#### [Problem description]
Can you restate the lines of the entries below, word for word, from the first one through the line that includes "Geometry Nodes tree"?

───── Provided data

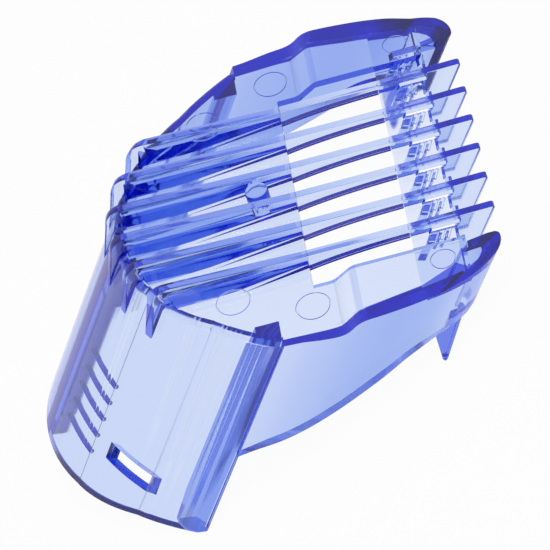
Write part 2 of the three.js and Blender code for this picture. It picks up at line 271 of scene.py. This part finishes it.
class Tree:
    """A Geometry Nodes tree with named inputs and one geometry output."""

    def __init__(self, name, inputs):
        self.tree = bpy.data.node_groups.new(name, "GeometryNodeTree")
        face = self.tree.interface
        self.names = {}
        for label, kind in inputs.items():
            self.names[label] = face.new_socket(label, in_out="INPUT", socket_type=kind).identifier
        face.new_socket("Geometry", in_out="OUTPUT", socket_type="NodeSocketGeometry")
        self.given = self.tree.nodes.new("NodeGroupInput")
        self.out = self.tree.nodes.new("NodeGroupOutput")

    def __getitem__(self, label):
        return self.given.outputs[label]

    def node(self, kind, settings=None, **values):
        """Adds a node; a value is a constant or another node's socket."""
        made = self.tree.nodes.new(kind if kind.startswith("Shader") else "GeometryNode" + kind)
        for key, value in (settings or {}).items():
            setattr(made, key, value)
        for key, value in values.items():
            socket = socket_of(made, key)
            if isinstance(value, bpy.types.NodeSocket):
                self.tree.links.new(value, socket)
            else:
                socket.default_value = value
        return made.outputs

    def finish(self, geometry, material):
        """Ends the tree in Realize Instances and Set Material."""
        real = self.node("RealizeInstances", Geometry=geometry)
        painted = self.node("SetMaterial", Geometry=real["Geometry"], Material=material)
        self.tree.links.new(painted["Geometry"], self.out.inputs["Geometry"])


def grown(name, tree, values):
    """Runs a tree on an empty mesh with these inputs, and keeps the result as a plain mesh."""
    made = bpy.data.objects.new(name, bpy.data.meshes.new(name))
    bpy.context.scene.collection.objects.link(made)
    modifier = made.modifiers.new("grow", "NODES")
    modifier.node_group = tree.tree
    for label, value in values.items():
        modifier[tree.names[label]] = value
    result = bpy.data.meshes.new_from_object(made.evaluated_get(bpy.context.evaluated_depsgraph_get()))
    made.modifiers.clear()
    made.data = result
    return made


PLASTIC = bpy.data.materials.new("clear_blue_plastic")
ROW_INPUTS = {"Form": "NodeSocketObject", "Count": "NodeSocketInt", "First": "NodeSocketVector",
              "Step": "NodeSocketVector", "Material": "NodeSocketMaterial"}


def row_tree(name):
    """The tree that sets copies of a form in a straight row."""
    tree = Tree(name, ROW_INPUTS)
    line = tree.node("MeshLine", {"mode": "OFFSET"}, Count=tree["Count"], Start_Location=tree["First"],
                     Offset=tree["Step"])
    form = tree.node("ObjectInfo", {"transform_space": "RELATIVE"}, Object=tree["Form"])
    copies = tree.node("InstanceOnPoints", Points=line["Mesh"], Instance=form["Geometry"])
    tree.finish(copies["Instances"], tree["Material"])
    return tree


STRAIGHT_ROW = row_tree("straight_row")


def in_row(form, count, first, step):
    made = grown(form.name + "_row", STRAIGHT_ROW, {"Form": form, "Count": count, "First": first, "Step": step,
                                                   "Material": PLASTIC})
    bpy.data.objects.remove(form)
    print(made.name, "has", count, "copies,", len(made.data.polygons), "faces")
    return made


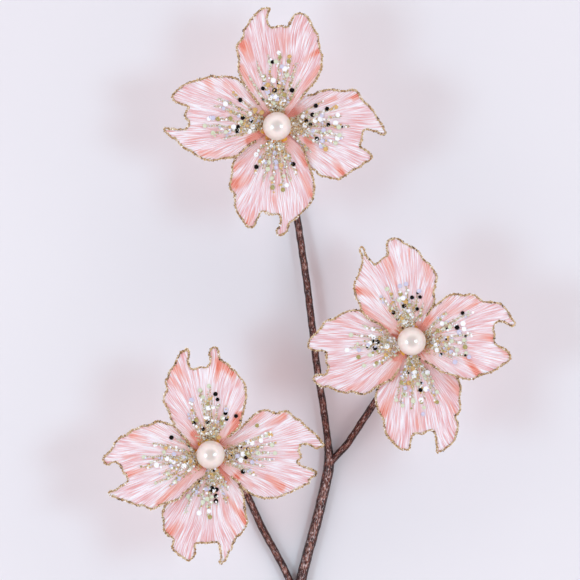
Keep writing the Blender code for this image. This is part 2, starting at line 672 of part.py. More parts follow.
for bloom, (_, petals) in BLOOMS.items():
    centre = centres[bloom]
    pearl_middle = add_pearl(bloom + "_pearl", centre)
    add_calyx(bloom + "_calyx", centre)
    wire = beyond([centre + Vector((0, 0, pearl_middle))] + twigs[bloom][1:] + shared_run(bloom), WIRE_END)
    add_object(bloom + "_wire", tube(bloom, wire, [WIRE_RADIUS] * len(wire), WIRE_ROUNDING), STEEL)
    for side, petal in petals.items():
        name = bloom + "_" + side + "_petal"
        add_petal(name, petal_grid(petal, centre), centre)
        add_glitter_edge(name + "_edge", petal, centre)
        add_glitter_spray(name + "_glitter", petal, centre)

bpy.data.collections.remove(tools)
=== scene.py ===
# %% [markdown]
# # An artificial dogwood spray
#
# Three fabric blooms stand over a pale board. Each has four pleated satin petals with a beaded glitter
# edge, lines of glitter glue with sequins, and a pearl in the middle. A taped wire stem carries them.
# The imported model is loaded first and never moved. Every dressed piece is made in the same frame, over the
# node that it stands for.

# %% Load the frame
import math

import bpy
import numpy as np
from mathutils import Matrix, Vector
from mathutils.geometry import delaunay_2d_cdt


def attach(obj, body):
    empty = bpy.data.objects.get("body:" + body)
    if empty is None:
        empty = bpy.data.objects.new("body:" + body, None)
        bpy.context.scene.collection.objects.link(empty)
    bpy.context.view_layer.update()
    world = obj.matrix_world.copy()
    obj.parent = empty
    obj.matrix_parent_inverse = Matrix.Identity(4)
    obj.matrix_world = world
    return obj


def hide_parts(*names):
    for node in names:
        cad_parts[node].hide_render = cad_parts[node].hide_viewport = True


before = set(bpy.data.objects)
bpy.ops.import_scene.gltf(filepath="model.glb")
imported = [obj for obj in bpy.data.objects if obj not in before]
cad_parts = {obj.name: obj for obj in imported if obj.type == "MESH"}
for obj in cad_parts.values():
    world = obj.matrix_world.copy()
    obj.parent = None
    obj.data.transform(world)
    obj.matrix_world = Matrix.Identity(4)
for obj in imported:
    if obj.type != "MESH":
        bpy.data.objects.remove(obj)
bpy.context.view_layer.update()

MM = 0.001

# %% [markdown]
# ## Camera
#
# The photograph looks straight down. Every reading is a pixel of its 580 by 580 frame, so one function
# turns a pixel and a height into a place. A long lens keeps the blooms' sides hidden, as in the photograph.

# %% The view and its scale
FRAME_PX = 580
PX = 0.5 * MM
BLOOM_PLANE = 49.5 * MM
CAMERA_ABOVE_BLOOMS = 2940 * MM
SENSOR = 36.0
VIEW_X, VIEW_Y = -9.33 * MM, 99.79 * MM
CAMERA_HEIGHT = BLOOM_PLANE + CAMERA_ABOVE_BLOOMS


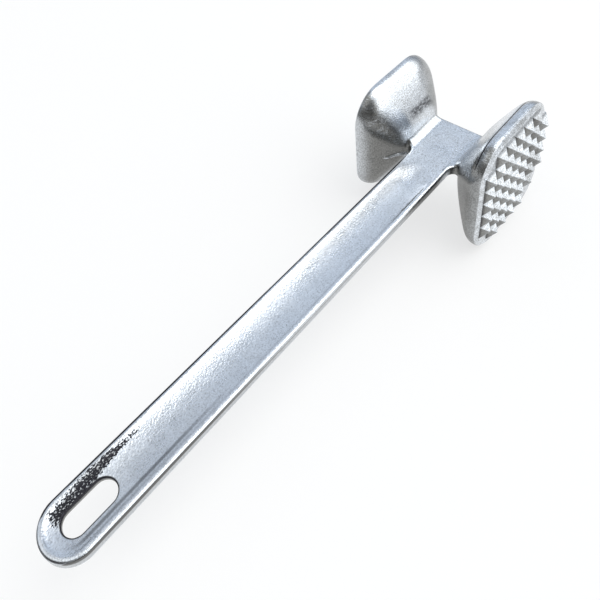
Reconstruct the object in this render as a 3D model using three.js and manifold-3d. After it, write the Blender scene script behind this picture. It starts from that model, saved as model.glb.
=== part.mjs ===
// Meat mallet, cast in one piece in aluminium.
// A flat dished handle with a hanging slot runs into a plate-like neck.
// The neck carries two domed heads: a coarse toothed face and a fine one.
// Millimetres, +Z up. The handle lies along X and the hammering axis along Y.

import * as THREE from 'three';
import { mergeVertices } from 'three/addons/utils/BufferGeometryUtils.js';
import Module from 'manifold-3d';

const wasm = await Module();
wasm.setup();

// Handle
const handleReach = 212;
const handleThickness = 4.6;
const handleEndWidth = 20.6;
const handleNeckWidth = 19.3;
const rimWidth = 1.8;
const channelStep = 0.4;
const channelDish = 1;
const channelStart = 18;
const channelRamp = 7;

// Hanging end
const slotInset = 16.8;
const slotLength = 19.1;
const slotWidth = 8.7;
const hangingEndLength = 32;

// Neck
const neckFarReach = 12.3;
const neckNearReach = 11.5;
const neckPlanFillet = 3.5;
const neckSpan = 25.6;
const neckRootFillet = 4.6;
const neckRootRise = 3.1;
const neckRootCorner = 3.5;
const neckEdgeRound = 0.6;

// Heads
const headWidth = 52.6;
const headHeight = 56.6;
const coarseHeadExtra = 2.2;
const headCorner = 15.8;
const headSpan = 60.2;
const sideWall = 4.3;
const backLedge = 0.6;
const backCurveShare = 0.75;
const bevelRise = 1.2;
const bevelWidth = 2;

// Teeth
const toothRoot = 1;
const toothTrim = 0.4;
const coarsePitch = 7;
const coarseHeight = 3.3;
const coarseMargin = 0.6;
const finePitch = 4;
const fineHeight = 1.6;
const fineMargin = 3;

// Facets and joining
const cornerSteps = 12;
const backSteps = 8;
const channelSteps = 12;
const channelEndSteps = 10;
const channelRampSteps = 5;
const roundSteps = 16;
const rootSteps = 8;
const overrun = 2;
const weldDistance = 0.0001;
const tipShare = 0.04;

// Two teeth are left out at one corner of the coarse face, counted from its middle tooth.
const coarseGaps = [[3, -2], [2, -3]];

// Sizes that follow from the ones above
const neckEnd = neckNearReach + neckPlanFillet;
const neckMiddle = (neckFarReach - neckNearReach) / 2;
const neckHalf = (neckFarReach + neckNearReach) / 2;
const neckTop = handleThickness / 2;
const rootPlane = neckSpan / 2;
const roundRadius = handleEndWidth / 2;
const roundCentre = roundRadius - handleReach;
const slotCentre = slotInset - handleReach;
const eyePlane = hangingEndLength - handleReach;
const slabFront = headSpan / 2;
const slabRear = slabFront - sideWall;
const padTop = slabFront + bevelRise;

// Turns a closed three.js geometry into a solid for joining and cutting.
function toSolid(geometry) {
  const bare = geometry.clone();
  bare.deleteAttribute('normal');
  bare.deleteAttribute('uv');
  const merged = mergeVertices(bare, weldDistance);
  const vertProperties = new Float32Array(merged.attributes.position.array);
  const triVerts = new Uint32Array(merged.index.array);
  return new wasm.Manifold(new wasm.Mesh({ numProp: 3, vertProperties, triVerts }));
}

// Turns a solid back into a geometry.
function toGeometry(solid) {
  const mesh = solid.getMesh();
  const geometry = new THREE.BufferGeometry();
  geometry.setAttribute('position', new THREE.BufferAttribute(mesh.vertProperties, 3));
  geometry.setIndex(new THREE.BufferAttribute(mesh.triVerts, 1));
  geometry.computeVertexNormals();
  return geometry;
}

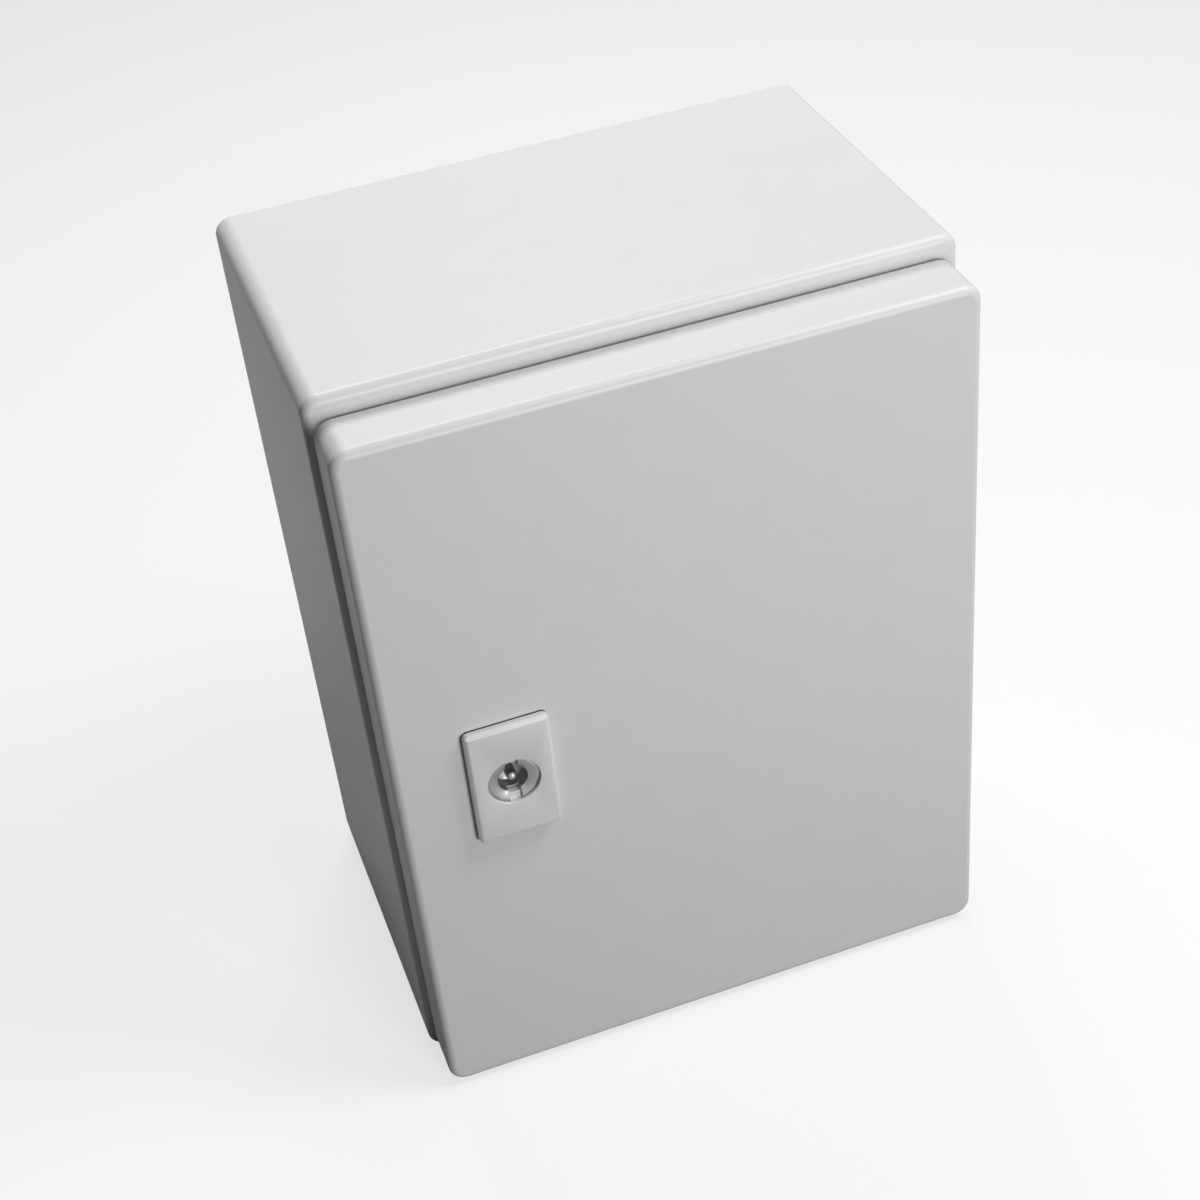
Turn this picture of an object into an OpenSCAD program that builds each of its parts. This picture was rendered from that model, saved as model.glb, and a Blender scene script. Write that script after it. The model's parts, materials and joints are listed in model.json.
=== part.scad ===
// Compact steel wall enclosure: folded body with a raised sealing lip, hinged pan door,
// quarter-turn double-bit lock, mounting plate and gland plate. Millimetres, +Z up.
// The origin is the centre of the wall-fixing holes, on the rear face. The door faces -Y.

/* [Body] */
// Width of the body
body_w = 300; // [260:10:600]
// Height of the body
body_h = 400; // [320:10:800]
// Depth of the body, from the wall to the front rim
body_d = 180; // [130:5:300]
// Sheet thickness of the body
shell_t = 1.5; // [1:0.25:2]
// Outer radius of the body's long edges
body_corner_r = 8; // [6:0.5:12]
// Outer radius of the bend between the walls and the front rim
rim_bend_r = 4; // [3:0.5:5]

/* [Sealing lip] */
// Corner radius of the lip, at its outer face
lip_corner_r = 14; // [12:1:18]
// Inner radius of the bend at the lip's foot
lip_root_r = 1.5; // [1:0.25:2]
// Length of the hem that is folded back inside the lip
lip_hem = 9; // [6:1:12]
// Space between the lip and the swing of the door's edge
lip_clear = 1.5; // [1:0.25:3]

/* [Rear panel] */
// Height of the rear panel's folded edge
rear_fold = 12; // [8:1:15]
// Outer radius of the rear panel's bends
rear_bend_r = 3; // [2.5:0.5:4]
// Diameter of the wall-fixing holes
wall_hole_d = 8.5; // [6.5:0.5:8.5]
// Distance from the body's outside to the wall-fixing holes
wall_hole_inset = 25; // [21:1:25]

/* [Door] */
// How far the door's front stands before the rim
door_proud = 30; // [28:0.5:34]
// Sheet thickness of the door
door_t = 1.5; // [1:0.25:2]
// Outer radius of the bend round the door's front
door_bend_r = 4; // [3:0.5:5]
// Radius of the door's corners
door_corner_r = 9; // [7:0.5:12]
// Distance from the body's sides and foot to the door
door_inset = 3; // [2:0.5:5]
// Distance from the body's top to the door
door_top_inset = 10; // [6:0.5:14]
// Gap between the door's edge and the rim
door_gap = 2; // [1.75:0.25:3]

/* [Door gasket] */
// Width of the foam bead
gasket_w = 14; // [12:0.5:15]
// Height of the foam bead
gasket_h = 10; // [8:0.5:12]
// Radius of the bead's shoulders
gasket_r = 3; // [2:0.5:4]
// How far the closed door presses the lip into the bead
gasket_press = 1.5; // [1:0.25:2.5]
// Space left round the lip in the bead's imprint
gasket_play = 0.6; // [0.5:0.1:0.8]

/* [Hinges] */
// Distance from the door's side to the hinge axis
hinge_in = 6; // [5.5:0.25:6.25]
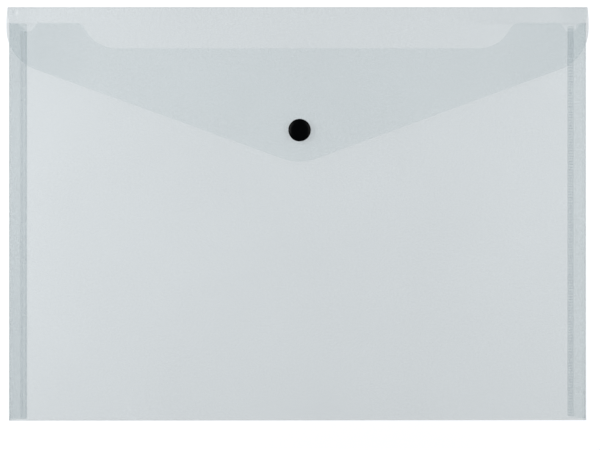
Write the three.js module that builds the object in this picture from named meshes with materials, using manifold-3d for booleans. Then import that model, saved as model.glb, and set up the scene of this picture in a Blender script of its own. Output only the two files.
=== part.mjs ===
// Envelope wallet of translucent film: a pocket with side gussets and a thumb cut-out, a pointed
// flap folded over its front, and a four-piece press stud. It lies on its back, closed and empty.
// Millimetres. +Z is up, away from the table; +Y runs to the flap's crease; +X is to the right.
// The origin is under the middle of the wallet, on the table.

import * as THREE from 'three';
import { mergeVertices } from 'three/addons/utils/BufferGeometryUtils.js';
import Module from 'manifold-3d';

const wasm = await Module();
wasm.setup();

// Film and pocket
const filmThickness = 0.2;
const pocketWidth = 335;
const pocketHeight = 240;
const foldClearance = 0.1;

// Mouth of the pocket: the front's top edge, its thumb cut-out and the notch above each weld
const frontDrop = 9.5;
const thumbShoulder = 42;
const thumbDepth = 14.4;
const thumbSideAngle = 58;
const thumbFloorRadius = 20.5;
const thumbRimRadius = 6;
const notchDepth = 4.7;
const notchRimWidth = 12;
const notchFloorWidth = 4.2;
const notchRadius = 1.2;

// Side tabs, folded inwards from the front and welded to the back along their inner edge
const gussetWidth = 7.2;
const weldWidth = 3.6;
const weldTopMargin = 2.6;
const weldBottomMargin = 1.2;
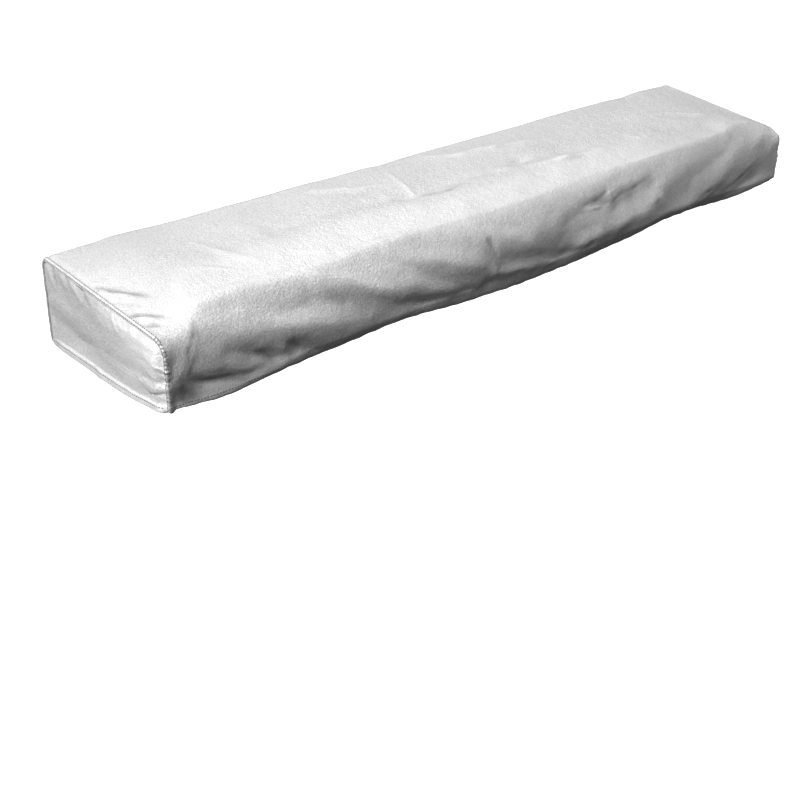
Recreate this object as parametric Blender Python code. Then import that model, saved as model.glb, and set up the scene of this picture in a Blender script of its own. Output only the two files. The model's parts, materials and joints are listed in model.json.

──────────

#### [Response to the exercise]
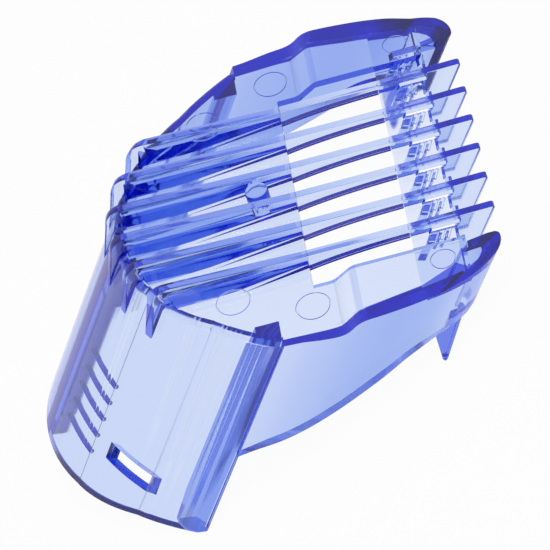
Write part 2 of the three.js and Blender code for this picture. It picks up at line 271 of scene.py. This part finishes it.
class Tree:
    """A Geometry Nodes tree with named inputs and one geometry output."""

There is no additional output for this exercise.